Tercer escenario: un expatriado está volando de su país de origen al país de su expatriación. A pesar de echar de menos a su familia, disfruta de la vida en su país de acogida. Está bien integrado, tiene su vida organizada, ya sabe qué faux-pas no se deben cometer. Piensa en los planes al llegar, se alegra de reencontrarse con los amigos y acaba reflexionando sobre las diferencias entre los planes con sus compañeros ahí y su “cuadrilla de toda la vida”. Durante este proceso, en el avión, enciende ese chip, el chip de “vuelvo a mi segundo hogar”. Y, con ese pensamiento, pasa a un modo en el que es consciente de que se debe adaptar, es ¡conscientemente competente!
Por último, el cuarto escenario: una persona que lleva muchos años viviendo en un lugar que no es el suyo de origen. Lleva tanto tiempo que a menudo la gente se sorprende al saber que no es de allí. Está tan integrada que las costumbres del lugar donde vive ya le resultan naturales, no requiere encender el chip del que hablamos anteriormente. Es competente en las costumbres culturales del lugar, sin ni siquiera ser ya consciente de ello. Es, efectivamente (y no hay premios para quien lo haya adivinado), ¡inconscientemente competente!

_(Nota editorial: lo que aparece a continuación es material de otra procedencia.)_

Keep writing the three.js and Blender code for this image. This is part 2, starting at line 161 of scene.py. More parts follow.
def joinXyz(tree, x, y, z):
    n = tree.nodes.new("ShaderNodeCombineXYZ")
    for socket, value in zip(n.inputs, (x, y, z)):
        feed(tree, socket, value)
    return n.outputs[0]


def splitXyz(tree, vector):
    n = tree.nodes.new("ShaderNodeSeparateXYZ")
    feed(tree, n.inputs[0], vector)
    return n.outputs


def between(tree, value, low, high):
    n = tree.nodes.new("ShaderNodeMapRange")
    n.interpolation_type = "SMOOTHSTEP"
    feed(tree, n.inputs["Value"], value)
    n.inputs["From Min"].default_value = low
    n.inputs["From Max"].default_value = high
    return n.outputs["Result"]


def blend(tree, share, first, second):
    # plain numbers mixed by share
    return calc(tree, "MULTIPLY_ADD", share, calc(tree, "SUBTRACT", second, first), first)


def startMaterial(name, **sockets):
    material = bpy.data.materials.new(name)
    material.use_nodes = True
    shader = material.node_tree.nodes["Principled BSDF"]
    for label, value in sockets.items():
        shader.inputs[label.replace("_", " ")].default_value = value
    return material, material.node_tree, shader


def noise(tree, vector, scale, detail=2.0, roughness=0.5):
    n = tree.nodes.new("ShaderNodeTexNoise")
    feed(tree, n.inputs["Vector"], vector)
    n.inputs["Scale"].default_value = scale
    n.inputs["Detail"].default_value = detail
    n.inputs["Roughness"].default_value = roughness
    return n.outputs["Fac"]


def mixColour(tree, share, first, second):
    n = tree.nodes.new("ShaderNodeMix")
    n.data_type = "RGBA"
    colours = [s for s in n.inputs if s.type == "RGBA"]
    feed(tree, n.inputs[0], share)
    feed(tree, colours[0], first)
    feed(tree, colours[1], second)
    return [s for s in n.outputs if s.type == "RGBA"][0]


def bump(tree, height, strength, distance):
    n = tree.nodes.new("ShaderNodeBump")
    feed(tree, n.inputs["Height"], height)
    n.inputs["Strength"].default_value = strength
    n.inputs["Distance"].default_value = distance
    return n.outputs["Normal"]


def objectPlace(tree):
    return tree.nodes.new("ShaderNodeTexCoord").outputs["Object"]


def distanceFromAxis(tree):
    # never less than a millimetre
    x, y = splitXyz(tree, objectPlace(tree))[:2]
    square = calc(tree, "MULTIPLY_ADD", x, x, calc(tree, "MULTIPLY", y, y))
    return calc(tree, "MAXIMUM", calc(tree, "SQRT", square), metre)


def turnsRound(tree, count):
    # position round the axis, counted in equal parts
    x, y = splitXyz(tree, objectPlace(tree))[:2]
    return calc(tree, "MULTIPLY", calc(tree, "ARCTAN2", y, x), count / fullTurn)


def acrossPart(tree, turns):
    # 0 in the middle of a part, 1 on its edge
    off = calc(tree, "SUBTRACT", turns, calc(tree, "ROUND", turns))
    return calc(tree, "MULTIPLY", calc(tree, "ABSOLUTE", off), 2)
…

En cada caso, con cada cultura con la que nos relacionamos, estaremos en una fase diferente, con competencias más o menos desarrolladas. Por lo general, si somos competentes para operar en varias culturas, esto nos dará una buena base para suponer que tenemos competencias interculturales relativamente sólidas. Eso sí, os invito a suponer que, por regla general, si no han vivido al menos 6 meses en un país, probablemente sean incompetentes, y les animo a velar por que sean al menos conscientes de su incompetencia.
¿Cómo se hace eso? Escuchando, observando, con empatía y, por qué no, ¡asistiendo a formaciones en gestión intercultural como las que ofrecen las grandes escuelas!